Nic Georgiou granted leave to appeal R30m order

Almost certainly delaying R30m payment to 46 investors.


Nic Georgiou – the man whose property syndication companies amassed R4.6 billion from 18 000 investors – has been granted leave to appeal an earlier Pretoria High Court ruling, which ordered him to honour the claims of 46 investors amounting to nearly R30 million.

The investors had invested in Highveld Syndications (HS) 21 and 22, which were later placed into business rescue along with HS 15 to 18.

They argued that buy-back agreements in the prospectuses of HS 21 and 22 expressly stated that their money was safe and assured of guaranteed yields.

According to the prospectus of HS 21, the head lease agreement secured the investors’ income, at a yield of 12.5% a year, from the date of investment until the “guaranteed buy-back” of the investors’ shares five years from the investment date.

Investors entered into these buy-back agreements with a company called Zelpy, now Zephan Pty (Ltd), which belongs to Georgiou. When the property syndication companies were placed into business rescue in December 2011, another Georgiou-related company, Orthotouch, took over the obligations to repurchase the shares of the investors in the HS Companies five years from the date of the adoption of the plan.
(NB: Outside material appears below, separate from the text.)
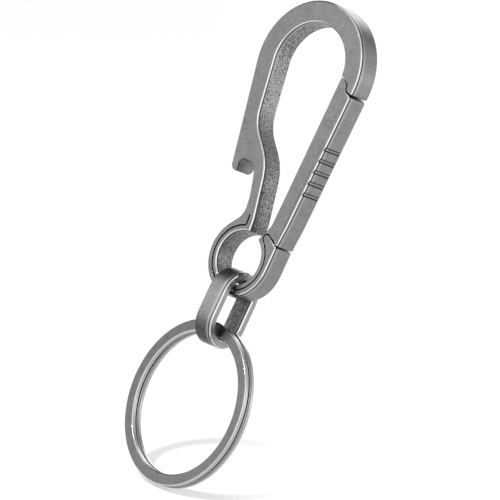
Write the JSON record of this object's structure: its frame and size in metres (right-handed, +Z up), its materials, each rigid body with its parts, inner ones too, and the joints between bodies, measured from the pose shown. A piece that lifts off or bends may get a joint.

The ruling, a summary judgement (i.e. based on certain facts without trial) delivered in June, ordered Georgiou, the N. Georgiou Trust and Zephan to cover the legal costs and pay the claims of the 46 investors with interest at 9% per annum, from December 9 2014 to date of payment.

In a written judgement, acting Judge J. Hiemstra said that the investors purchased shares in the HS companies because of the security offered by the buy-back agreements. To argue, as Georgiou’s Senior Counsel did, that these agreements were of no force or effect because they had in fact not been signed when shares were purchased was “opportunistic”.

“The investors were made to believe that contracts in that form had in fact been signed… If that was not the case, the HS Companies had attempted to commit fraud involving millions of rands. In the event, the buy-back agreements were ultimately signed and the undertakings contained therein stand. It matters not that the buy-back agreements had been signed after the plaintiffs had accepted the benefit,” Judge Hiemstra writes in his judgement.

Judge Hiemstra also dismissed the argument that the business rescue plan restructured the rights of investors so that the buy-back agreements were no longer valid, relying on a clause in the agreements that would’ve prevented such an outcome.

Georgiou’s leave to appeal this judgement to the Supreme Court of Appeal in Bloemfontein was granted on October 30. A date for the appeal to be heard must still be set.

HS 15 to 22 remain under business rescue, as a Stellenbosch-based law firm seeks to bring a class action on behalf of investors against 22 respondents – including Georgiou, Orthotouch and others – under the Highveld Syndication Action Group (HSAG).